I've found that there are really good and beginner-friendly Blender tutorials. Both free and paid ones.
Perhaps my position might change in future, but for now, I'd probably rather make the GPU accessible to those open-source distributed grids that train chess engines or compute deep-space related thingies :)
I foolishly built an options pricing engine on top of PyTorch, thinking "oooh, it's a fast array library that supports CUDA transparently". Only to find out that array indexing is 100x slower than numpy.
Disclaimer: I work on the library Legate uses for distributed computing, but otherwise have no connection.
import time, torch
from itertools import product
N = 100
ten = torch.randn(N,N,N)
arr = ten.numpy()
start = time.time()
for i,j,k in product(range(N), range(N), range(N)):
x = val[i, j, k]
end = time.time()
I'm indexing one array with another e.g. x=y[z] to pull out all the values I want at once into another array for processing.
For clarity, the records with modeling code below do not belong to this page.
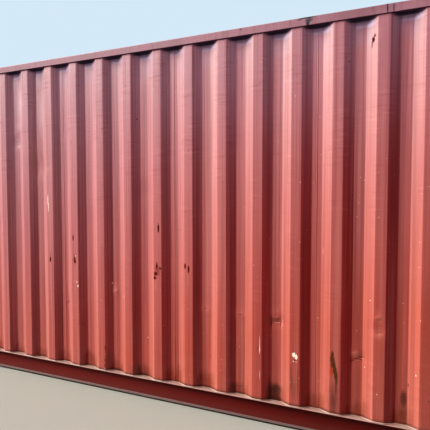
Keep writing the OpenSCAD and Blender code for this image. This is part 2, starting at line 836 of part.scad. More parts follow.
// Ventilator cover that fills one trough of the side wall near an end.
// Its sides slope like the trough's, its top and bottom slope too, and air enters by slots below.
module ventilator() {
  inner = corrugation_pitch - corrugation_face - 2 * corrugation_slope;
  base = corrugation_depth - wall_t;
  side = corrugation_slope * 0.9;
  difference() {
    intersection() {
      linear_extrude(vent_h) polygon([[-inner / 2 + 4, -base], [-inner / 2 - side + 4, -3],
        [inner / 2 + side - 4, -3], [inner / 2 - 4, -base]]);
      along_x(-corrugation_pitch / 2, corrugation_pitch / 2)
        polygon([[-base, 0], [-base, vent_h], [-3, vent_h - vent_slope], [-3, vent_slope / 2]]);
    }
    for (x = [-2:2]) translate([x * vent_slot_pitch - vent_slot_w / 2, -base + 6, -1])
      cube([vent_slot_w, base - 14, vent_slot + 1]);
    for (x = [-4:4]) translate([x * vent_slot_pitch * 0.75 - 1.5, -9, vent_h * 0.3])
      cube([3, 7, vent_h * 0.35]);
  }
}

module ventilators() {
  place = (floor((inner_x - corrugation_pitch / 8) / corrugation_pitch) - 1) * corrugation_pitch;
  for (turn = [0, 180]) color(paint_red) rotate([0, 0, turn])
    translate([place, side_y - wall_inset, top_rail_z - vent_drop - vent_h]) ventilator();
}

bottom_castings();
top_castings();
bottom_side_rails();
cross_members();
tunnel_outriggers();
tunnel_bows();
tunnel_top_plate();
tunnel_side_plates();
front_sill();
tunnel_bridge();
floor_boards_left();
floor_boards_right();
floor_strip();
front_posts();
rear_posts();
rear_post_channels();
top_side_rails();
front_header();
left_wall();
right_wall();
front_wall();
roof_sheets();
roof_end_plates();
door_sill();
door_header();
left_door_frame();
left_door_sheet();
right_door_frame();
right_door_sheet();
door_seals();
hinge_lugs();
hinge_blades();
hinge_pins();
lock_rods();
rod_brackets();
rod_cams();
cam_keepers();
door_handles();
handle_catches();
ventilators();
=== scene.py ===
import math

import bmesh
import bpy
from mathutils import Matrix, Vector


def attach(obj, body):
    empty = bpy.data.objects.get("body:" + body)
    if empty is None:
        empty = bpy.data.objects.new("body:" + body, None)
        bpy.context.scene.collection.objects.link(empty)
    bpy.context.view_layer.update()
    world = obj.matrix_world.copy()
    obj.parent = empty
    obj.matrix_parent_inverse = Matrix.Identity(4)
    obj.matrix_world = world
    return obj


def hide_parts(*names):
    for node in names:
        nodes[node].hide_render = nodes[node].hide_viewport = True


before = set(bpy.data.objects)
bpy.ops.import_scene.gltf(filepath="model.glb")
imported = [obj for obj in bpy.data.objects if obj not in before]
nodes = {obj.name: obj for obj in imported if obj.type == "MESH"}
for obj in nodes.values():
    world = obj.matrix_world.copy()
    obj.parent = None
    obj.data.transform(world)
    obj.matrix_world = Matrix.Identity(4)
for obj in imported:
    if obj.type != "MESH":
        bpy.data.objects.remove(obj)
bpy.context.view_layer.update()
print("frame loaded:", len(nodes), "nodes")

hair = 1e-5  # two places nearer than this, in metres, count as one


def boxOf(name):
    # the lowest and the highest corner of a piece of the frame, to the micrometre
    places = [vert.co for vert in nodes[name].data.vertices]
    return [[round(choose(place[axis] for place in places), 6) for axis in range(3)] for choose in (min, max)]


# small tools for selecting, shaping and copying pieces

def clearSelection():
    if bpy.context.object and bpy.context.object.mode != "OBJECT":
        bpy.ops.object.mode_set(mode="OBJECT")
    bpy.ops.object.select_all(action="DESELECT")


def activate(piece):
    clearSelection()
    piece.select_set(True)
    bpy.context.view_layer.objects.active = piece


def startPiece(name):
    # names the primitive that was just added
    piece = bpy.context.object
    piece.name = name
    piece.data.name = name
    return piece


def startEdit(mode="EDGE"):
    bpy.ops.object.mode_set(mode="EDIT")
    bpy.ops.mesh.select_mode(type=mode)


def pick(test, kind="edges"):
    # selects the vertices, edges or faces of the edited mesh that pass the test
    piece = bpy.context.object
    mesh = bmesh.from_edit_mesh(piece.data)
    for item in [*mesh.faces, *mesh.edges, *mesh.verts]:
        item.select = False
    for item in getattr(mesh, kind):
        if test(item):
            item.select = True
    mesh.select_flush_mode()
    bmesh.update_edit_mesh(piece.data)


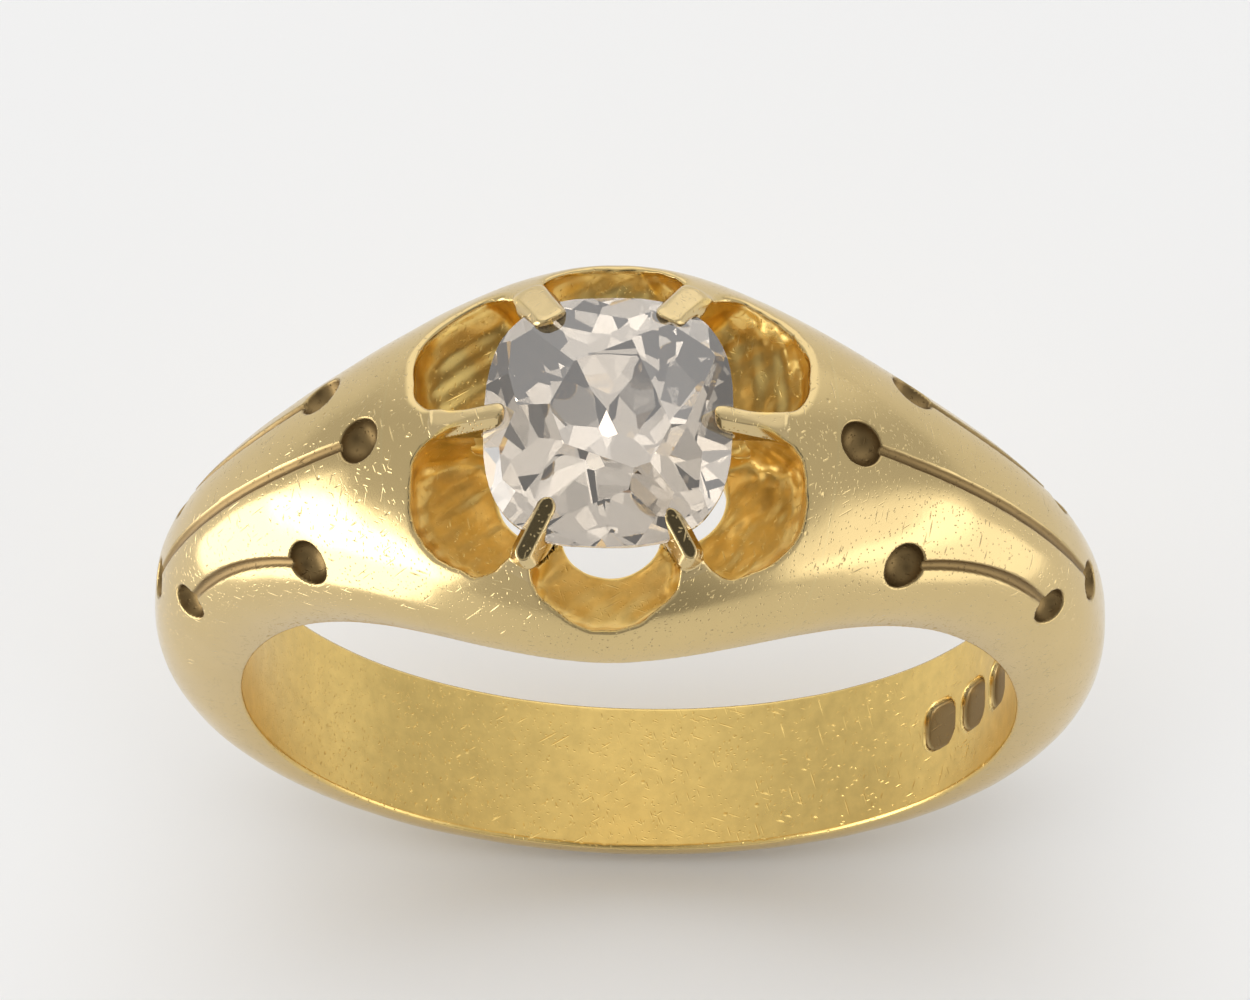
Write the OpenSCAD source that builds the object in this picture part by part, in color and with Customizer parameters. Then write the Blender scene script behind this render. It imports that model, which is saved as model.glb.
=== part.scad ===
// Claw-set ring: one old-cut stone in a carved, six-scalloped head, engraved shoulders, plain shank.
// Frame: origin at the centre of the finger hole, +Y along the finger, +Z towards the stone.
// Angles round the hoop are measured from +Z, positive towards +X.

/* [Finger hole] */
// Radius of the finger hole
bore_r = 8.7; // [8.2:0.05:9.2]
// Height of the square edge between the finger hole and the dome
edge_h = 0.18; // [0.12:0.01:0.25]

/* [Hoop outline] */
// Half width of the shank at the back
back_half_w = 1.79; // [1.4:0.01:2.2]
// Half width of the head
head_half_w = 4.64; // [4.5:0.01:5.0]
// Angle over which the hoop widens to the head
flare_angle = 39.9; // [36:0.1:44]
// How suddenly the hoop widens
flare_power = 1.91; // [1.7:0.01:2.2]
// Radius to the crest at the back of the shank
back_crest_r = 9.9; // [9.8:0.01:10.2]
// Rise of the crest from the back to the shoulders
shoulder_rise = 1.52; // [1.4:0.01:1.7]
// Further rise of the crest at the head
head_rise = 0.83; // [0.7:0.01:0.95]
// Angle over which the head rises
head_angle = 22; // [20:0.5:24]

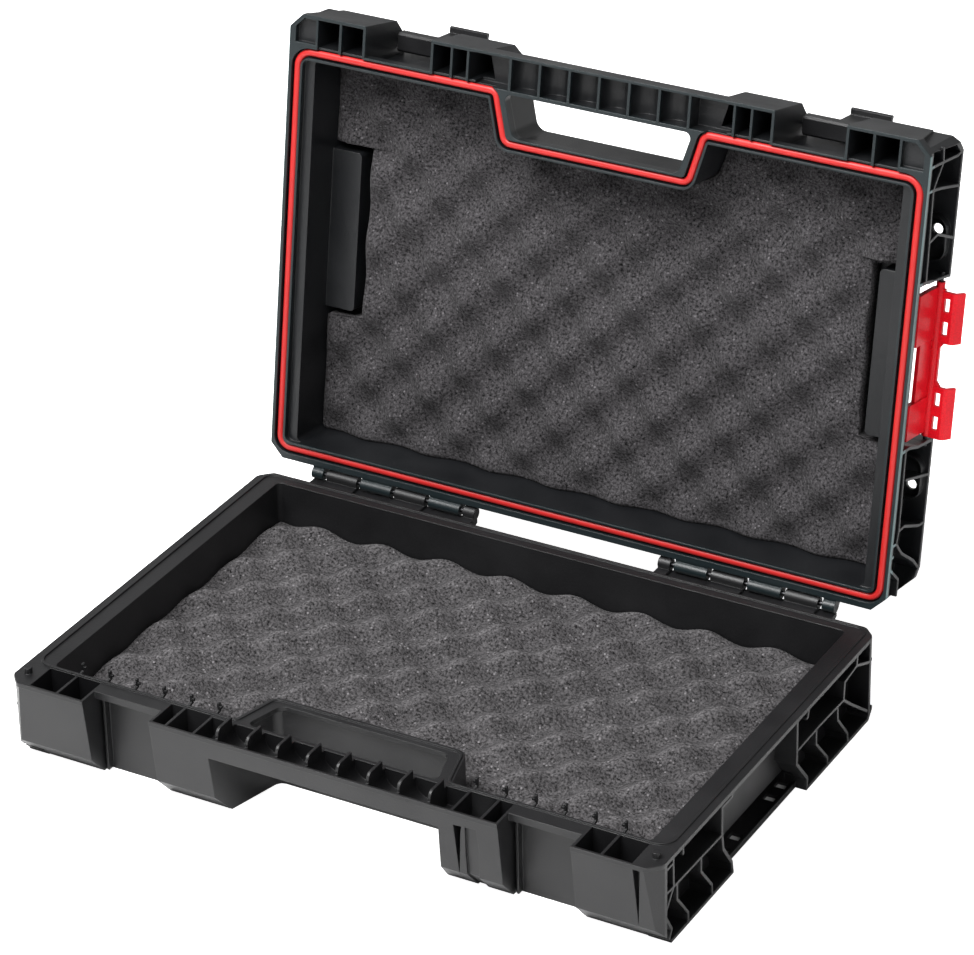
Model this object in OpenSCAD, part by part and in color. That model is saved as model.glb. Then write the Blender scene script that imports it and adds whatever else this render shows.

And not using a python loop for the expensive part.
I'd love to hear more about this! Do you have any posts or write-ups on this?
You can define any compute shader you like in Python, and annotate it with the data types, and it compiles to SPIRV and runs under macOS, Linux and windows
And, knowing Nvidia, the documentation will probably be terrible and anything but beginner-friendly, too.
I mean, if you want to improve upon the CUDA ecosystem why not start with the low-hanging fruit first?
They have lots of functions  to name and I usually find they did a good job given the low level of the language and its proximity with the hardware and low level programming.
I do not know for python but CUDA on C++ has error handling!
As for the command line: think as you were programming for a specific architecture with its associated API
You can write all the boilerplate in python and just the kernel in C (which you can pass to a string and compiler automatically in your python script). So far the workflow is much smoother than with nvcc (and creating some dll bindings for the c programm).